- **WRITTEN TASK**: The listing beneath should be written out in full, exactly as shown.

--- start of DATA PROVIDED ---

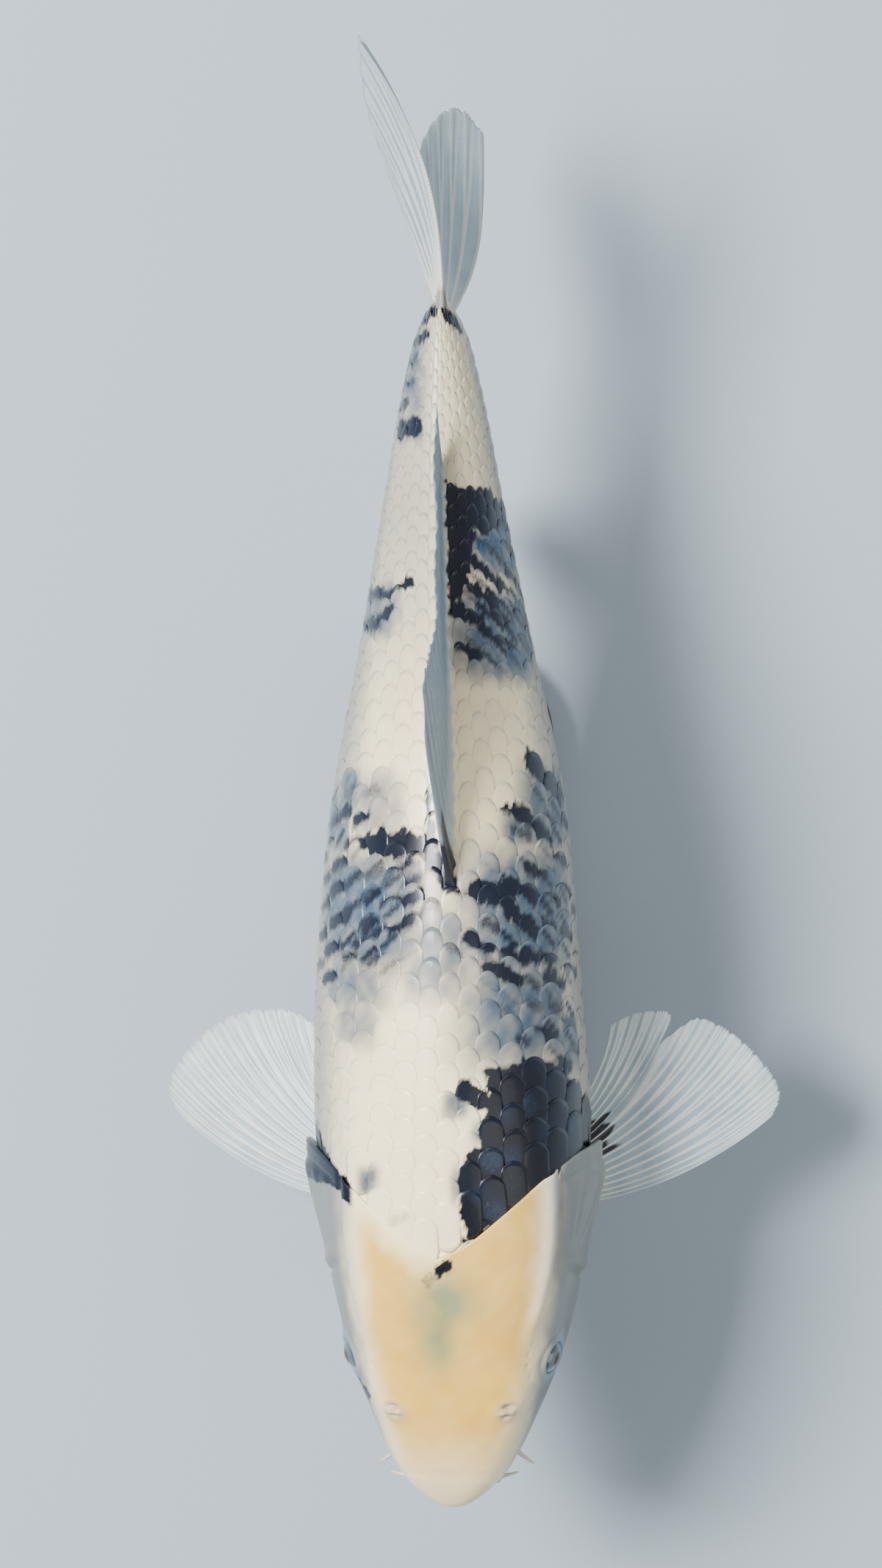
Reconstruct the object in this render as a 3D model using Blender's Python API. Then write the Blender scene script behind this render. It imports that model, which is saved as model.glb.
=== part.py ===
"""A koi carp at life size, held as it swims on a plain display stand.

The fish lies along Y with its head at -Y, its back up (+Z) and its left side at +X. Sizes along the
fish are counted from the tip of the snout, and heights from the body's axis, which runs from the
snout to the middle of the tail stalk. The stand's underside is at Z = 0, centred on the origin.
"""

import math

import bmesh
import bpy
import numpy as np

MM = 0.001
GAP = 0.3 * MM  # clearance kept between neighbouring solids

# ---- Driving sizes ----
STANDARD_LENGTH = 403 * MM  # snout to the end of the scaled body
STALK_END = 410 * MM  # where the tail fin's rays leave the body
SNOUT_Y = -185 * MM
AXIS_Z = 125 * MM

BASE_HALF_LENGTH = 118 * MM
BASE_HALF_WIDTH = 39 * MM
BASE_THICKNESS = 14 * MM
BASE_BEVEL = 2 * MM
ROD_RADIUS = 3 * MM
ROD_FOOT_RADIUS = 8 * MM
ROD_FOOT_HEIGHT = 2.5 * MM
ROD_STATIONS = {"stand_rod_front": 135 * MM, "stand_rod_rear": 245 * MM}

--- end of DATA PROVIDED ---

- **THE ANSWER**:
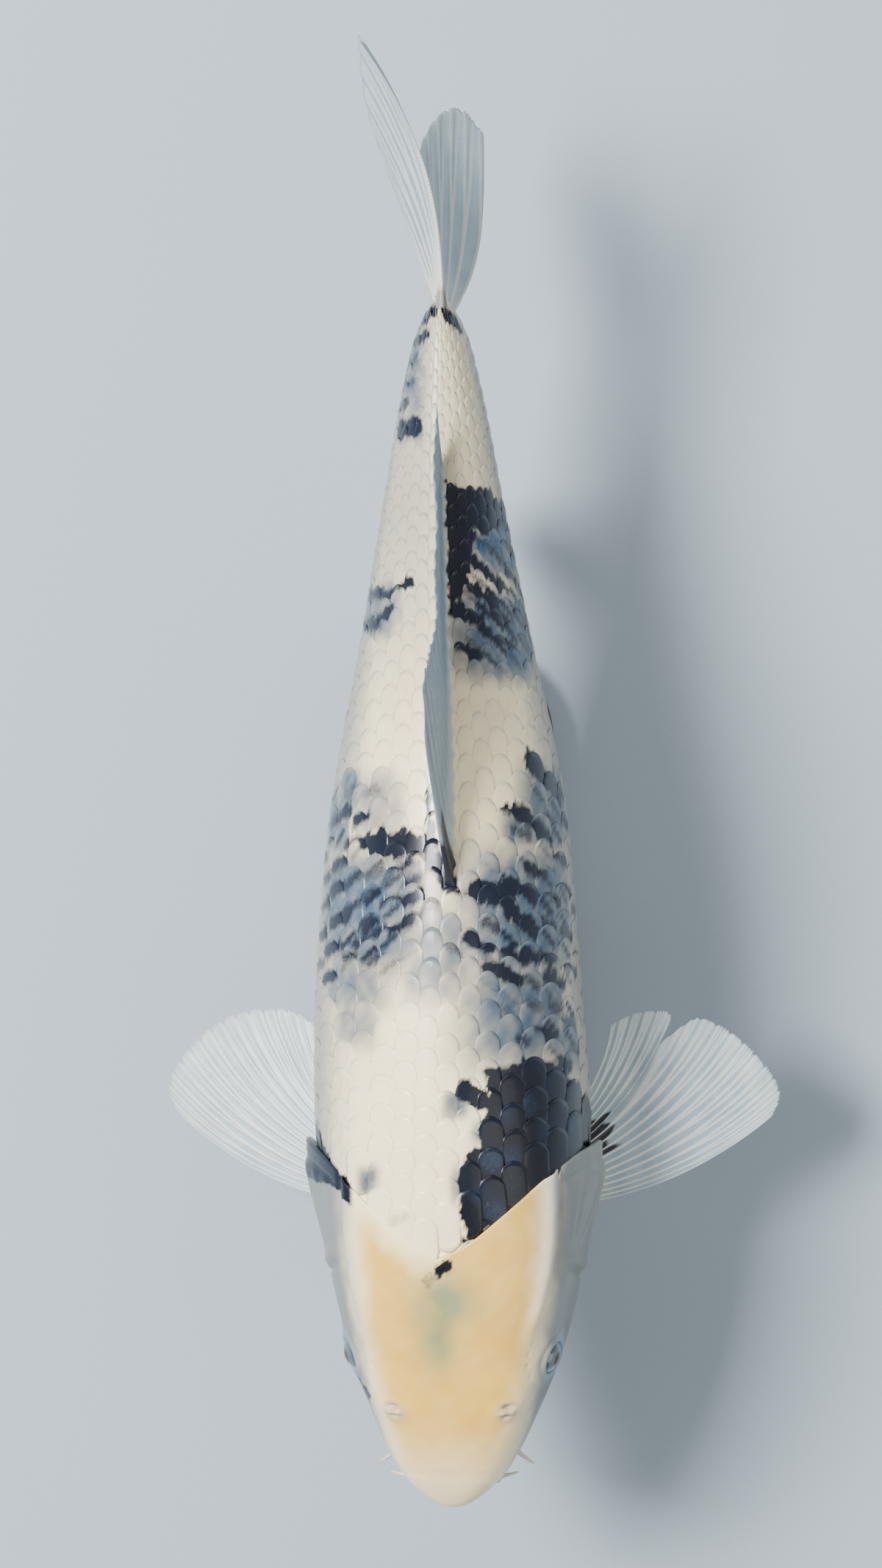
Reconstruct the object in this render as a 3D model using Blender's Python API. Then write the Blender scene script behind this render. It imports that model, which is saved as model.glb.
=== part.py ===
"""A koi carp at life size, held as it swims on a plain display stand.

The fish lies along Y with its head at -Y, its back up (+Z) and its left side at +X. Sizes along the
fish are counted from the tip of the snout, and heights from the body's axis, which runs from the
snout to the middle of the tail stalk. The stand's underside is at Z = 0, centred on the origin.
"""

import math

import bmesh
import bpy
import numpy as np

MM = 0.001
GAP = 0.3 * MM  # clearance kept between neighbouring solids

# ---- Driving sizes ----
STANDARD_LENGTH = 403 * MM  # snout to the end of the scaled body
STALK_END = 410 * MM  # where the tail fin's rays leave the body
SNOUT_Y = -185 * MM
AXIS_Z = 125 * MM

BASE_HALF_LENGTH = 118 * MM
BASE_HALF_WIDTH = 39 * MM
BASE_THICKNESS = 14 * MM
BASE_BEVEL = 2 * MM
ROD_RADIUS = 3 * MM
ROD_FOOT_RADIUS = 8 * MM
ROD_FOOT_HEIGHT = 2.5 * MM
ROD_STATIONS = {"stand_rod_front": 135 * MM, "stand_rod_rear": 245 * MM}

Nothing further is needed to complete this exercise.